朝鮮労働党中央軍事委員会拡大会議に出席した金正恩委員長。朝鮮中央通信が5月24日配信した

 ▽もはや安倍政権で拉致問題進展は無理

 横田滋さんは、この頃から体調を崩しがちになっていった。周囲の関係者によると、滋さんは、平壌を訪れて孫のウンギョンさんやひ孫に会いたいと話すようになったという。滋さんにとって、18年6月のトランプ米大統領と金正恩朝鮮労働党委員長による電撃的な初の米朝首脳会談は、拉致問題進展の最後のチャンスだったと言っていい。

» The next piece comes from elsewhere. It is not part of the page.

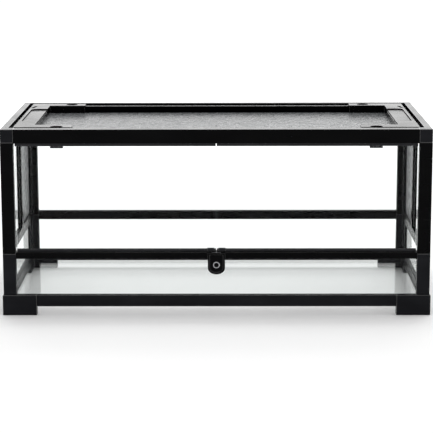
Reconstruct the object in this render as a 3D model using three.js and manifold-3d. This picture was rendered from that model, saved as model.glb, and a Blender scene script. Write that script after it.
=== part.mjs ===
// Front-opening glass terrarium cabinet: a plastic frame that holds glass panes, two hinged front doors
// with a lock, and a lift-out screened lid.
// Millimetres. +X runs along the width, +Y to the back, +Z up; the origin is under the middle of the base.
import * as THREE from "three";
import { mergeVertices } from "three/addons/utils/BufferGeometryUtils.js";
import Module from "manifold-3d";

const wasm = await Module();
wasm.setup();

// ---- Driving dimensions ----

// Frame over its posts and rails
const WIDTH = 912;
const DEPTH = 454;
const HEIGHT = 402;

// Plastic sections
const POST = 28; // outer side of a corner post
const WALL = 14.6; // thickness of a rail and of a post leg
const LEDGE = 11; // how far the ledge under the lid stands in from the front and back rails
const SIDE_LEDGE = 16; // and from the side rails
const LEDGE_HEIGHT = 9;
const TOP_RAIL_HEIGHT = 30;
const FRONT_RAIL_WIDTH = 22; // the top front rail, over its ledge
const TOP_CORNER_HEIGHT = 28.5;

// Base
const FOOT_HEIGHT = 44;
const FOOT_PROUD = 2.4; // how far a foot stands out from the posts
const FOOT_LENGTH = 73;
const BASE_CLEARANCE = 19; // from the ground to the base rails
const BASE_GLASS_RISE = 5.3; // from the base rails' underside to the base glass
const BASE_GLASS_THICKNESS = 5;

// Middle of the frame
const MID_RAIL_BOTTOM = 122.6;
const MID_RAIL_TOP = 143.3;
const POST_JOINT = 133.5; // where the upper posts stand on the lower ones
const SILL_BOTTOM = 123;
const SILL_TOP = 137;
const SILL_SETBACK = 2;
const VENT_BAR_FRONT = 12; // front face of the bar between side glass and vent screen
const VENT_BAR_WIDTH = 16;

// Panes and screens
const GLASS = 4;
const FRONT_GLASS_SETBACK = 9.3; // from the front face to the middle of the lower front pane
const SEAT = 4.6; // how deep a pane sits in its slot
const PLAY = 0.3; // clearance round seated and turning pieces
const SCREEN = 1.2;
const SCREEN_BORDER = 9; // solid border of a screen, partly in its groove
const SCREEN_STRAND = 2.4;

// Lid
const LID_SIDE_GAP = 8.8;
const LID_FRONT_GAP = 4;
const LID_BACK_GAP = 6;
const LID_TOP_DROP = 0.5; // lid ends lie this far under the rail tops
const LID_RAIL_DROP = 5.2;
const LID_END_LENGTH = 123.6;
const LID_RAIL_WIDTH = 27;
const LID_SIDE_BORDER = 41.8;
const LID_FRONT_BORDER = 45;
const LID_BACK_BORDER = 35;
const LID_SCREEN_RISE = 1.6; // lid underside to screen
const LID_BEVEL = 8;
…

 安倍首相も「条件を付けずに金委員長と会って、虚心坦懐(たんかい)話をしたい」と、日朝首脳会談開催を積極的に呼び掛けた。拉致問題解決を日朝関係進展の前提とする従来の方針を転換し、関係進展の先に拉致問題解決を目指す新方針も模索した。しかし、米朝協議が暗礁に乗り上げると、日朝関係もまったく動きがなくなってしまった。これが現在の状況だ。

 ここまでやっても解決できなかった拉致問題。日本政府は、当初はめぐみさんをはじめ、拉致被害者全員の奪還を掲げたが、それでは動かないとして、安否確認できない拉致被害者については継続調査とする再調査方式で突破を試みたものの、失敗した。めぐみさんらの「死」を事実上受け入れることになるリスクを冒したが、駄目だった。

 最後は米朝首脳会談を受け、政府の基本方針の転換を懸けてまで進展を目指した。関係者によると、北朝鮮がストックホルム合意前に安否情報を出してきた2人の男性の生存確認を条件に、日本側が特別調査委員会の最終報告書を受け取り、日朝首脳会談の実現につなげる案などが模索されたという。しかし、こうした案も霧散したもようだ。

 安倍首相は横田さん死去に「断腸の思いだ」と述べた後、「被害者の帰国を実現させるため、さまざまな動きを見逃すことなくチャンスを捉えて果断に行動していきたい」と決意を新たにした。「今日まで全力を尽くしてきた」とも語った。これも本当だと思う。しかし、もはや安倍首相の任期中に拉致問題の進展は果たせそうにない。

 本当のラストチャンスは、来年夏に延期された東京五輪開催を契機とした日朝接触だが、そのチャンスが訪れるかは、まったく見通せない。